Pada Kamis (4/12/2025), empat pejabat strategis Pemprov Riau kembali dipanggil untuk menjalani pemeriksaan sebagai saksi di Kantor Perwakilan BPKP Riau. Mereka adalah mantan Pj Sekdaprov Riau sekaligus Kadis Perindustrian, Perdagangan, Koperasi, dan UKM M Taufiq Oesman Hamid; Asisten II Setdaprov Riau yang juga mantan Pj Sekdaprov M Job Kurniawan; Kabiro Hukum yang merangkap Plt Kepala Inspektorat Yandharmadi; serta seorang ASN Dinas PUPR-PKPP, Syarkawi.
Langkah KPK memeriksa mereka di BPKP Riau dinilai sebagai upaya memperkuat konstruksi perkara secara lebih komprehensif. Penyidik tampak tidak lagi sekadar menelusuri dugaan pemerasan dan gratifikasi yang menjerat Gubernur Riau nonaktif, Abdul Wahid, usai operasi tangkap tangan (OTT) 3 November lalu. Pemanggilan beruntun ini justru mengindikasikan pola dugaan kartel anggaran di tubuh Pemprov Riau.
Sebelumnya, sejumlah pejabat lain telah dimintai keterangan, seperti Sekda Riau Syahrial Abdi, Kabag Protokol Raja Faisal Febnaldi, Plt Kepala BPKAD, hingga para Kepala UPT Dinas PUPR-PKPP. Seorang anggota DPRD Riau, Suyadi, serta ajudan Gubernur, Dahri Iskandar, juga ikut diperiksa.
Kasus ini mencuat setelah KPK menemukan lonjakan janggal pada anggaran UPT Jalan dan Jembatan Dinas PUPR-PKPP. Dari sebelumnya Rp71,6 miliar, anggaran melonjak menjadi Rp177,4 miliar, terdapat selisih Rp106 miliar yang diduga menjadi ruang permainan oknum tertentu. Dalam penyidikan, KPK menduga adanya permintaan fee sebesar 5 persen atau sekitar Rp7 miliar, menggunakan kode komunikasi “7 batang”. Pejabat yang menolak disebutkan sempat mengalami tekanan berupa ancaman mutasi ataupun pencopotan jabatan.
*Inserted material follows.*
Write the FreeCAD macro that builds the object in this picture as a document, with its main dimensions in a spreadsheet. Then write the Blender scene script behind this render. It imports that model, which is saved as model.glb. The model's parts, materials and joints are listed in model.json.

Praktik yang disebut sebagai “jatah preman” di lingkungan PUPR-PKPP itu kini tengah ditelusuri lebih dalam oleh KPK. Fokus penyidikan bukan lagi pada siapa memberi dan menerima, tetapi pada dugaan bahwa praktik korupsi berlangsung terstruktur, sistematis, dan melibatkan sejumlah aktor penting dalam birokrasi Provinsi Riau.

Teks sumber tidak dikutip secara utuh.